# Troy is 9 months! (pic heavy)



## Bella67 (Jun 22, 2014)

He's a really great dog but is still a wild child. We took him to a very busy park yesterday and he did AMAZING! He stayed on my left side with no pulling and barking. He let people pet him and gave tons of kisses. A McDonald's worker liked him so much they gave him a free vanilla ice-cream.  He seems to be maturing very nicely, and is no longer crossing over when he is walking.

Untitled by bella_67, on Flickr

Untitled by bella_67, on Flickr

He loved that stick
Untitled by bella_67, on Flickr

Sleepy Troy
Untitled by bella_67, on Flickr

Untitled by bella_67, on Flickr

Untitled by bella_67, on Flickr

DSC_6938 by bella_67, on Flickr

DSC_6444 by bella_67, on Flickr

DSC_6881 by bella_67, on Flickr

DSC_7020 by bella_67, on Flickr

DSC_7032 copy by bella_67, on Flickr

DSC_7001 copy (1) by bella_67, on Flickr

Thanks for looking!


----------



## Nate74 (Oct 1, 2015)

Gorgeous looking dog you have.


----------



## BauerWhite (Mar 18, 2015)

great looking dog!


----------



## Black Kali (Aug 31, 2013)

he is looking phenomenal! :wub: also, great photography


----------



## Bella67 (Jun 22, 2014)

Thank you!


----------



## kelbonc (Aug 25, 2014)

Great photos of the very handsome Troy!!


----------



## MythicMut (May 22, 2015)

Handsome guy Bella67!


----------



## GatorDog (Aug 17, 2011)

He is going to be really handsome at maturity. Reminds me a lot of my old guy


----------



## GypsyGhost (Dec 29, 2014)

Troy is so handsome!


----------



## Rikidybones (Oct 12, 2015)

Great looking dog!


----------



## Bella67 (Jun 22, 2014)

Thank you everyone!


----------



## smgorham (Oct 11, 2015)

Exactly the reason I love the breed. They look so amazing


----------



## osito23 (Feb 17, 2014)

He's such a handsome young man, and very mature looking for his age.


----------



## Bella67 (Jun 22, 2014)

Couple of photos from today  Does anyone think my photography has improved since I got my camera? All of these photos are taken with a Nikon 55-300mm lens. 

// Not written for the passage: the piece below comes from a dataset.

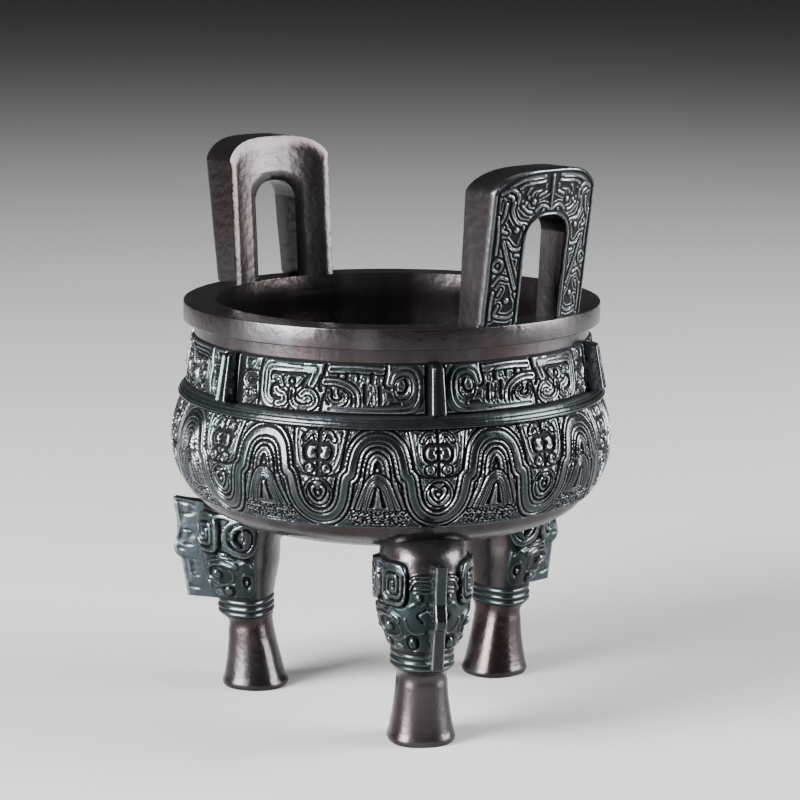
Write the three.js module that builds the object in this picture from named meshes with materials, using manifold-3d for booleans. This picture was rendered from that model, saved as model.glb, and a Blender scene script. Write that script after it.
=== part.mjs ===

DSC_7111 by bella_67, on Flickr

DSC_7064 by bella_67, on Flickr

By far one of the best pictures I've taken, and one of my favorites!
DSC_7200 by bella_67, on Flickr

DSC_7135 by bella_67, on Flickr


----------



## 1fastRN (Sep 28, 2015)

Beautiful pictures and even better looking dog. So handsome!

Are you a photographer or just by hobby? I wish I had a decent camera and some vision


----------



## Bella67 (Jun 22, 2014)

1fastRN said:


> Beautiful pictures and even better looking dog. So handsome!
> 
> Are you a photographer or just by hobby? I wish I had a decent camera and some vision


It's just a hobby. My photos are nowhere near professional quality, but thank you!


----------



## JLC (Oct 8, 2015)

They have such a noble look. Great pics.


----------



## RZZNSTR (Jan 24, 2015)

Those are great pics!


----------



## MythicMut (May 22, 2015)

Bella67 said:


> Couple of photos from today  Does anyone think my photography has improved since I got my camera? All of these photos are taken with a Nikon 55-300mm lens.


He is so good looking. Your photos are wonderful. I just got a new camera too (last week). Decided to take the plunge into the word of DSLR. Hide the Cannon Sure Shot. Mine is the Nikon D3300. What is yours? I still have to get the 55-300. Have the 55-200 though.


----------



## royals17 (Feb 15, 2015)

He's SO HANDSOME!


----------



## Kirkiko (Jan 17, 2015)

Beautiful! You take lovely photos! I am jealous haha. I wish I had a decent camera but the only thing ive got is my phone haha. 

But thank you for sharing, Troy is a very handsome boy!


----------



## Bella67 (Jun 22, 2014)

MythicMut said:


> He is so good looking. Your photos are wonderful. I just got a new camera too (last week). Decided to take the plunge into the word of DSLR. Hide the Cannon Sure Shot. Mine is the Nikon D3300. What is yours? I still have to get the 55-300. Have the 55-200 though.


Thank you!  I have the D3200


----------



## Bella67 (Jun 22, 2014)

Thanks everyone


----------



## Black Kali (Aug 31, 2013)

Bella67 said:


> Does anyone think my photography has improved since I got my camera?


You definitely improved


----------



## HOBY (Aug 12, 2013)

Excellent pics. Sleepy Troy shows great color. Dirty face Troy, so proud, yet, well....so funny dirty.


----------



## Nova12 (Nov 19, 2015)

I absolutely love your photography skills! The photos are so crisp and clear


----------



## KatieToth (Jun 25, 2015)

Oh my.. what a handsome boy


----------



## JMJ (Nov 18, 2015)

what a beautiful boy! Some of those photos are frame worthy I think!


----------



## annabirdie (Jul 3, 2015)

Beautiful pictures!


----------